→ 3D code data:
═══

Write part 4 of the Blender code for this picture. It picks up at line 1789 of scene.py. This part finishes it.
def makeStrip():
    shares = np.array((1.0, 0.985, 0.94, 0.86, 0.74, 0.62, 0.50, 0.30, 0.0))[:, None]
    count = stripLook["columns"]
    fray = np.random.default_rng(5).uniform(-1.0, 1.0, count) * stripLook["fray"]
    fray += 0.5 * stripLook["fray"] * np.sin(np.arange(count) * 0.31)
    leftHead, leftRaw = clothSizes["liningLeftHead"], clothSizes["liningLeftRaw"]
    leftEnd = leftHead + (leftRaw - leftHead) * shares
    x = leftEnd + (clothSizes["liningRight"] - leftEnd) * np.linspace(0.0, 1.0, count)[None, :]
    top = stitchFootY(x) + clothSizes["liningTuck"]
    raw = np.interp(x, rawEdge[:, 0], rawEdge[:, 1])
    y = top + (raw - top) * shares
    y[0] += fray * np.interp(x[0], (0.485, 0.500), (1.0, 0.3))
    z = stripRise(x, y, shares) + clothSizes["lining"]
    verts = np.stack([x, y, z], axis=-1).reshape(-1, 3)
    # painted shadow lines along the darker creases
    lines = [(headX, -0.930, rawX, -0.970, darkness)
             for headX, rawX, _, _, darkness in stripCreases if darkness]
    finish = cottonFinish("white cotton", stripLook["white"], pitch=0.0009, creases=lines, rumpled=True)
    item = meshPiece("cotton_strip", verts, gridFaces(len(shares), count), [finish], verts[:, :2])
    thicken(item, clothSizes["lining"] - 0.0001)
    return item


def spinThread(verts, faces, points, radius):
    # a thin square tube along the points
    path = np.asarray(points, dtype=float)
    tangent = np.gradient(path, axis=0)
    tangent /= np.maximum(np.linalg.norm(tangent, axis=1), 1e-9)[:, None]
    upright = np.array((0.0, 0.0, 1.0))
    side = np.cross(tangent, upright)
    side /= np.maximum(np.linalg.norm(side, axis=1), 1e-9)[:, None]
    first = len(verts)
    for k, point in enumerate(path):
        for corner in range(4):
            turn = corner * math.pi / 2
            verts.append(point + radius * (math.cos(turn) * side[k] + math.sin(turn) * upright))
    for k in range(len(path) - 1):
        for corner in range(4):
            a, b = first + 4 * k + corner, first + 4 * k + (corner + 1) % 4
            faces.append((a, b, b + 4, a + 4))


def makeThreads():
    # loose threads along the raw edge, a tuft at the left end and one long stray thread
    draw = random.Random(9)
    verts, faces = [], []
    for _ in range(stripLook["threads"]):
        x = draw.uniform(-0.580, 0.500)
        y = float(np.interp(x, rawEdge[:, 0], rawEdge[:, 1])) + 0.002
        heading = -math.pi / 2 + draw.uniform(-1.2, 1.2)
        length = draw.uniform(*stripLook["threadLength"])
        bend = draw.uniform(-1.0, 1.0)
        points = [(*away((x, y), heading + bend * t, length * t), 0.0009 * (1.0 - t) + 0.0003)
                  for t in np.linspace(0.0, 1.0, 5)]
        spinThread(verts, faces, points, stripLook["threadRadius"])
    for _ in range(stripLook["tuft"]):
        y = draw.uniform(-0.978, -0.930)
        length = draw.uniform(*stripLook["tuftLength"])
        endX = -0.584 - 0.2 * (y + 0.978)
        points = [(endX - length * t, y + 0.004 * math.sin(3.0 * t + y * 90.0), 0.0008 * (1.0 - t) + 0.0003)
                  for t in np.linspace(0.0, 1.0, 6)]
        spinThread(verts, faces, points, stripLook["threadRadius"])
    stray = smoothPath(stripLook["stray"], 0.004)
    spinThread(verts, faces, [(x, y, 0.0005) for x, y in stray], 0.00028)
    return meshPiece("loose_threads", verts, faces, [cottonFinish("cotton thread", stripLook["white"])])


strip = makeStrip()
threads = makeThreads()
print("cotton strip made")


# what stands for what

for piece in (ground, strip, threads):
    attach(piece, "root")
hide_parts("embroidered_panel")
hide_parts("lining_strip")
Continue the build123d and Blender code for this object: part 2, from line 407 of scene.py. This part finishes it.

═══

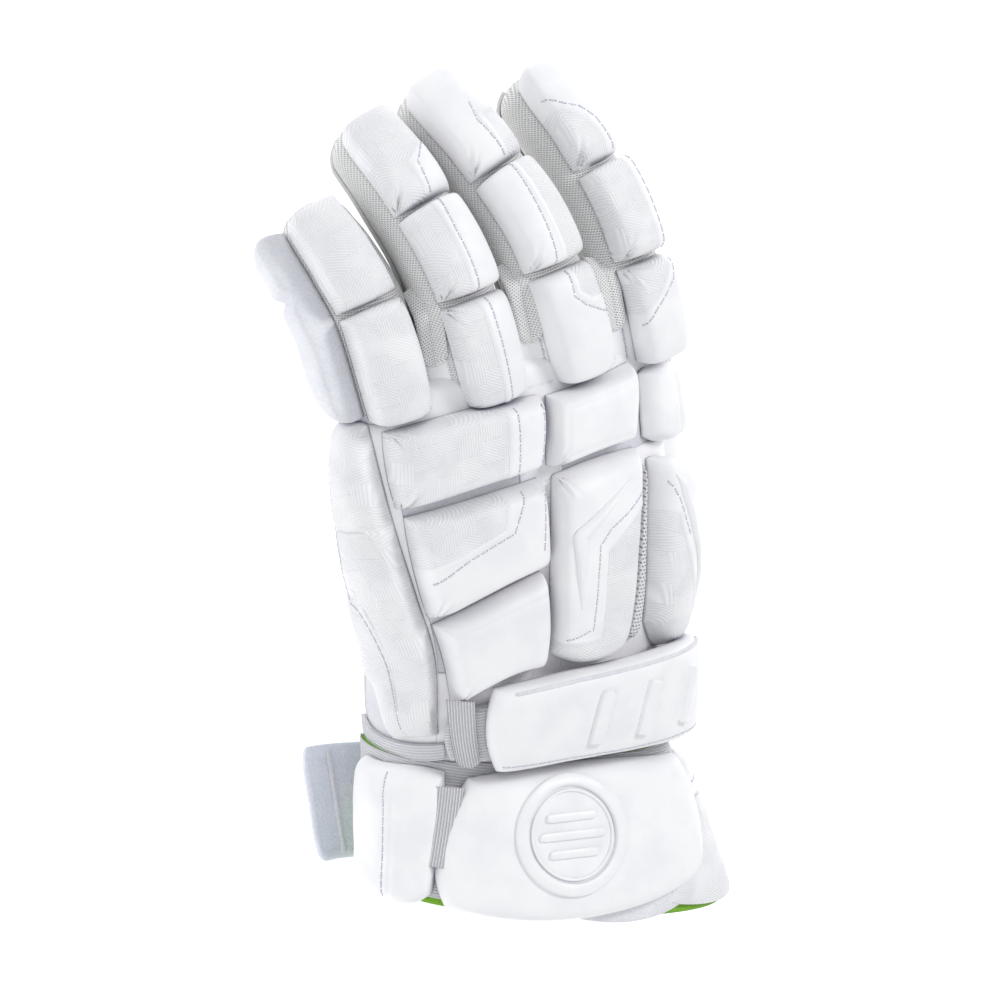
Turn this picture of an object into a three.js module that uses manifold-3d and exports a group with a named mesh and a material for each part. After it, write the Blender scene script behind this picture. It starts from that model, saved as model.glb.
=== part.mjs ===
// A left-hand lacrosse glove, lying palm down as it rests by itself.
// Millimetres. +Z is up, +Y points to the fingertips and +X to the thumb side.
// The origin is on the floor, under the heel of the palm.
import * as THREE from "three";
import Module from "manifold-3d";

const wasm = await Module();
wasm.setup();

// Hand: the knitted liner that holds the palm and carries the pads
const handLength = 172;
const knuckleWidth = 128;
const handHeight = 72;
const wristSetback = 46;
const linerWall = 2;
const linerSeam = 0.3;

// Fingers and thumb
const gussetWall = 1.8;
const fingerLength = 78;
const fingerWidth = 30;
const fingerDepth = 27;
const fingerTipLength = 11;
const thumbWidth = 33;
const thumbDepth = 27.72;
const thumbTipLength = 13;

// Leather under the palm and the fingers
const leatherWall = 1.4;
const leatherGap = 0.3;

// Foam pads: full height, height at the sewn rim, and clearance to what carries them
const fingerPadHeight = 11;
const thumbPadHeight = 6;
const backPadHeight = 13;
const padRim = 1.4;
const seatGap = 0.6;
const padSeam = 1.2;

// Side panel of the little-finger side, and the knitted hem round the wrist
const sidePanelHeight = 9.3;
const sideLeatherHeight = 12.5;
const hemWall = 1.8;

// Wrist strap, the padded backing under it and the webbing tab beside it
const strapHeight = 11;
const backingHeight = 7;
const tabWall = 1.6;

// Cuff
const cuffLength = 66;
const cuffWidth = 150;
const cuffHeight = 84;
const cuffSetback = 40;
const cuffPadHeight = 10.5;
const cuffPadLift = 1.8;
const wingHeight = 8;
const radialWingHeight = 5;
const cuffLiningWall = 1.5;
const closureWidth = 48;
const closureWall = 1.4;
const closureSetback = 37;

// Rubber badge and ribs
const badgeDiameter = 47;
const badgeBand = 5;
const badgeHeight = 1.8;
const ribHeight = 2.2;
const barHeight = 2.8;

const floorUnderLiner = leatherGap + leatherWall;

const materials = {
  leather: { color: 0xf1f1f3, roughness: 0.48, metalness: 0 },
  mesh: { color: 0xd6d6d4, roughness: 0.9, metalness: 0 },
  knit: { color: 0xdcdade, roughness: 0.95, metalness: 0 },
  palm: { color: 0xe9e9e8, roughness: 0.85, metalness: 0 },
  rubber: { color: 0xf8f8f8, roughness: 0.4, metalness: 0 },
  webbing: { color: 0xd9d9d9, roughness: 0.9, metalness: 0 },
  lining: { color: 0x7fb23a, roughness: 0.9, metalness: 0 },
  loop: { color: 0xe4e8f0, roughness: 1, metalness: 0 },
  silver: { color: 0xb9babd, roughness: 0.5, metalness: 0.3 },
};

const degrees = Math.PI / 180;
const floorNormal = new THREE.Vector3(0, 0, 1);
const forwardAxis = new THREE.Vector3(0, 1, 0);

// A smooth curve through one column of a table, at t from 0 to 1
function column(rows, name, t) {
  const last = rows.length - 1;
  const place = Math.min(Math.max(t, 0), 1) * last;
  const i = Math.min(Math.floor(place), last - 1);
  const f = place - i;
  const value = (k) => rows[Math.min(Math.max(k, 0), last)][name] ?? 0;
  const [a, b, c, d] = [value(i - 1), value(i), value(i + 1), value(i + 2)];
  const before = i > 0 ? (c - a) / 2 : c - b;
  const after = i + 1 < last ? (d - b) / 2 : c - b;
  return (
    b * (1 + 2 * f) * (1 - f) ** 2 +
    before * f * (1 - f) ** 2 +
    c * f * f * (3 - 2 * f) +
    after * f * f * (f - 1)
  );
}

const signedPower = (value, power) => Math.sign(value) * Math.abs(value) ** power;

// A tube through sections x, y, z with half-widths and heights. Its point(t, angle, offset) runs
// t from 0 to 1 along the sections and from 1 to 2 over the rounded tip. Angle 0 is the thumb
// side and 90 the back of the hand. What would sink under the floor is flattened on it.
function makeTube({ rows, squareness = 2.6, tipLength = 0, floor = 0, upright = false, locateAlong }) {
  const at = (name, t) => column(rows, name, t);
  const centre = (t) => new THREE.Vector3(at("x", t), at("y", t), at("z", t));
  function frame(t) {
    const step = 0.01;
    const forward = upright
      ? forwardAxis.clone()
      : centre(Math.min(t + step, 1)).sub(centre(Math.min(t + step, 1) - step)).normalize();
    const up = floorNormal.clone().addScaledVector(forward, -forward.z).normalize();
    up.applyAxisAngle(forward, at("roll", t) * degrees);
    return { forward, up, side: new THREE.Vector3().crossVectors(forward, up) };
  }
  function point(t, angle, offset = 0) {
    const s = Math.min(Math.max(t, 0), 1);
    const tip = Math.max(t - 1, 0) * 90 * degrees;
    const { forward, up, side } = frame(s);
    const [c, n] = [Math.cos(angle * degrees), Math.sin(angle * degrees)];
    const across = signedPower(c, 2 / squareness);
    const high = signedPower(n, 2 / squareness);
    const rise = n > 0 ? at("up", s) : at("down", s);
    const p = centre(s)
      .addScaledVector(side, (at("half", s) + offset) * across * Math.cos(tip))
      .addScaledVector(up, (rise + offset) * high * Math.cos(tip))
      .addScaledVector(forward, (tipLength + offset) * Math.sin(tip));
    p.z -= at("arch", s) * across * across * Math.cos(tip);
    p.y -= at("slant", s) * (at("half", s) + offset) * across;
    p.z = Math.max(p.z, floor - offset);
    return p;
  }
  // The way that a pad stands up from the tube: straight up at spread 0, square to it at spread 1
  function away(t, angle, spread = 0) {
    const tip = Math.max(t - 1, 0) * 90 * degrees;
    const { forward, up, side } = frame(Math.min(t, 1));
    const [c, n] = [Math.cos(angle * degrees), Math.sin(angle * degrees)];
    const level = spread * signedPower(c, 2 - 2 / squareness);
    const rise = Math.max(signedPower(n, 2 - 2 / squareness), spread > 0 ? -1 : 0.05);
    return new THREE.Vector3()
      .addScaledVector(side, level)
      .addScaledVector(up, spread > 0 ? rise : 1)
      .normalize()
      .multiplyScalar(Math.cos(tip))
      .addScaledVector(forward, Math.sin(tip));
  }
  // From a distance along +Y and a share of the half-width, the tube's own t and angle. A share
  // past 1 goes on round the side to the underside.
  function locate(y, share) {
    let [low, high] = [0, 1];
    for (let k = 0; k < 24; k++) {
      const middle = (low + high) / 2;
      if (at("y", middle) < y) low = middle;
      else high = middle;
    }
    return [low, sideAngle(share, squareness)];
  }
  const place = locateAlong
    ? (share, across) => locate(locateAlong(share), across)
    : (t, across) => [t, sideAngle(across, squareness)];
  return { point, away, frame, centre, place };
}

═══

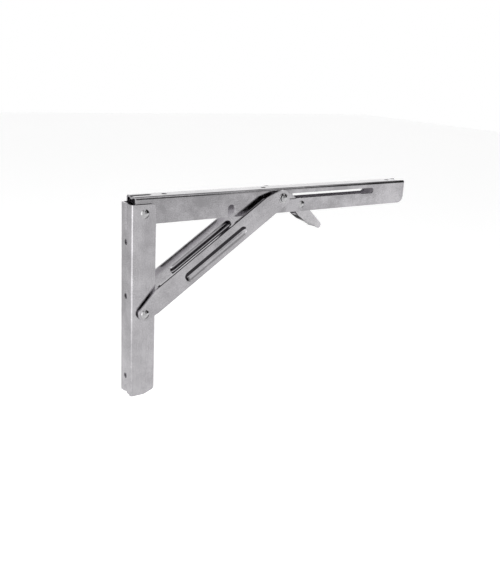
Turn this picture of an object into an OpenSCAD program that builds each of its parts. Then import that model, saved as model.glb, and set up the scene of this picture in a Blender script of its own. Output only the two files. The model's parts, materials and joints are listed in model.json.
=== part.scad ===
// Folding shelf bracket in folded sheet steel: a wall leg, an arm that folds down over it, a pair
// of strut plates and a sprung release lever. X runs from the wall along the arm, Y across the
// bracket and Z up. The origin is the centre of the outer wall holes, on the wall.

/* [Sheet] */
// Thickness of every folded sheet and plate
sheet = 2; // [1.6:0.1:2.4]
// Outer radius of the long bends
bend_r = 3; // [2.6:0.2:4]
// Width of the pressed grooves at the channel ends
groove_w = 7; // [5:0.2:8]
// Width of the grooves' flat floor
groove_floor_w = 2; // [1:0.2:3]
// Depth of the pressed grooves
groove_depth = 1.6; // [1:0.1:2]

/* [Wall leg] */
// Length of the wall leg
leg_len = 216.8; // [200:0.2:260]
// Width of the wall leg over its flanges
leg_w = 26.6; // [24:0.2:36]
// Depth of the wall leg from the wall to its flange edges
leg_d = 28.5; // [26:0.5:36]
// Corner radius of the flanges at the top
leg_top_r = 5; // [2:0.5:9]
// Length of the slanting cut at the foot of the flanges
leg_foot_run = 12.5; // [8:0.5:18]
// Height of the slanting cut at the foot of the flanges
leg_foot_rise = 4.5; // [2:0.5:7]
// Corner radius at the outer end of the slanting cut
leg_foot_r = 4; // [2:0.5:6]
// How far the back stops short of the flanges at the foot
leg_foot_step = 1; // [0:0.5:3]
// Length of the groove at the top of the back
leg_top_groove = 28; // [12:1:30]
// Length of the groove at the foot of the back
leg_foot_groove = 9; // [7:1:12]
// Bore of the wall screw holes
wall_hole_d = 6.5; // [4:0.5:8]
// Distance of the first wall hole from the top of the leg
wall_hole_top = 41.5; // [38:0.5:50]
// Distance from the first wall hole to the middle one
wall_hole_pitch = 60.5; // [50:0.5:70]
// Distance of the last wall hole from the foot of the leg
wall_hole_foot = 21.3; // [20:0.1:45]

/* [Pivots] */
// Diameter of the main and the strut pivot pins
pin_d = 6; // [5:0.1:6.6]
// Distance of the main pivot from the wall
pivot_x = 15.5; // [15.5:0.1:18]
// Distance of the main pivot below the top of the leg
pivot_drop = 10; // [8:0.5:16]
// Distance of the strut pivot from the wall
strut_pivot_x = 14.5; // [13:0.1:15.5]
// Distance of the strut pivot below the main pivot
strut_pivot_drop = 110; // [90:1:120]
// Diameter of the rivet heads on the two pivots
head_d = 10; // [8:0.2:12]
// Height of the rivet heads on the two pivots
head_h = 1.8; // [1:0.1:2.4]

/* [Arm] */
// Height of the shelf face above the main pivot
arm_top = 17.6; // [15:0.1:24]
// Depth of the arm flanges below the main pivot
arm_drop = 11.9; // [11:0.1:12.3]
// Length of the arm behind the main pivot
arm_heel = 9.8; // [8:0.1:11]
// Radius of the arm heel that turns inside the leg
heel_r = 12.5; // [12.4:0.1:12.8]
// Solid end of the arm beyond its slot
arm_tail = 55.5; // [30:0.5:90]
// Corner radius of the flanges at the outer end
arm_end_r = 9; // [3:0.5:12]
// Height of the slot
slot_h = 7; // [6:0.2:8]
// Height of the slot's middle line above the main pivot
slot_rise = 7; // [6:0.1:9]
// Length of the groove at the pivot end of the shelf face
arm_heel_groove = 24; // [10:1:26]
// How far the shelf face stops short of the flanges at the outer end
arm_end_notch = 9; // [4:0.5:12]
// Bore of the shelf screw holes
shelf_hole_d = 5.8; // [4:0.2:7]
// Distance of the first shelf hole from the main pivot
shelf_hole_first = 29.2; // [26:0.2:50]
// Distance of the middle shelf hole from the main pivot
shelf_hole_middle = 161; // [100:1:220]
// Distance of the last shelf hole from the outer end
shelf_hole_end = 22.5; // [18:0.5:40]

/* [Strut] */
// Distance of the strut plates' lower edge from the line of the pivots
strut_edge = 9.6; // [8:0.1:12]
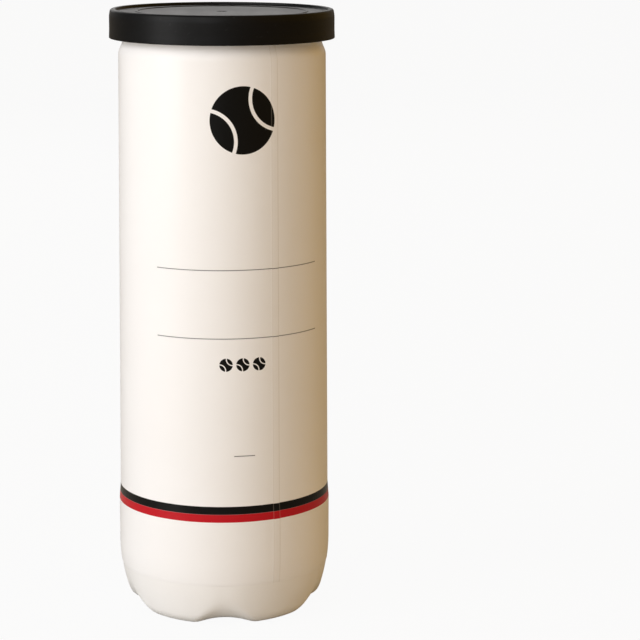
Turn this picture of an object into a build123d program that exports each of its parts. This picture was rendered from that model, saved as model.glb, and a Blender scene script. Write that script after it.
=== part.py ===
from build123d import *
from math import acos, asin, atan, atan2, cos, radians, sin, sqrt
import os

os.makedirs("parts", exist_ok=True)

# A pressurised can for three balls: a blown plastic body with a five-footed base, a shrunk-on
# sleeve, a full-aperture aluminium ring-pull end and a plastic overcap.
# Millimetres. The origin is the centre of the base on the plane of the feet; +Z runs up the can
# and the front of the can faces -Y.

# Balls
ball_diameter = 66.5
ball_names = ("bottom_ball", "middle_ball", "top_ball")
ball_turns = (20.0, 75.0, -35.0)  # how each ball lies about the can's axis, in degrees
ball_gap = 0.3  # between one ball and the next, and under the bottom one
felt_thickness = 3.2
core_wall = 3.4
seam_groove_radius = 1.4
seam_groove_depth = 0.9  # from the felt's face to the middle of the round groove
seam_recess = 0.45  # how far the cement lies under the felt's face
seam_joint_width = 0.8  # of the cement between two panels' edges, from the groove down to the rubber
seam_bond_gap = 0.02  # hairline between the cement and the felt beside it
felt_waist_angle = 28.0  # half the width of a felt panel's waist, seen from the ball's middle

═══

→ TASK TO COMPLETE: Only the lines from the one holding "Write part 4" through the one holding "return item" are wanted; retype them exactly.

→ REPLY:
Write part 4 of the Blender code for this picture. It picks up at line 1789 of scene.py. This part finishes it.
def makeStrip():
    shares = np.array((1.0, 0.985, 0.94, 0.86, 0.74, 0.62, 0.50, 0.30, 0.0))[:, None]
    count = stripLook["columns"]
    fray = np.random.default_rng(5).uniform(-1.0, 1.0, count) * stripLook["fray"]
    fray += 0.5 * stripLook["fray"] * np.sin(np.arange(count) * 0.31)
    leftHead, leftRaw = clothSizes["liningLeftHead"], clothSizes["liningLeftRaw"]
    leftEnd = leftHead + (leftRaw - leftHead) * shares
    x = leftEnd + (clothSizes["liningRight"] - leftEnd) * np.linspace(0.0, 1.0, count)[None, :]
    top = stitchFootY(x) + clothSizes["liningTuck"]
    raw = np.interp(x, rawEdge[:, 0], rawEdge[:, 1])
    y = top + (raw - top) * shares
    y[0] += fray * np.interp(x[0], (0.485, 0.500), (1.0, 0.3))
    z = stripRise(x, y, shares) + clothSizes["lining"]
    verts = np.stack([x, y, z], axis=-1).reshape(-1, 3)
    # painted shadow lines along the darker creases
    lines = [(headX, -0.930, rawX, -0.970, darkness)
             for headX, rawX, _, _, darkness in stripCreases if darkness]
    finish = cottonFinish("white cotton", stripLook["white"], pitch=0.0009, creases=lines, rumpled=True)
    item = meshPiece("cotton_strip", verts, gridFaces(len(shares), count), [finish], verts[:, :2])
    thicken(item, clothSizes["lining"] - 0.0001)
    return item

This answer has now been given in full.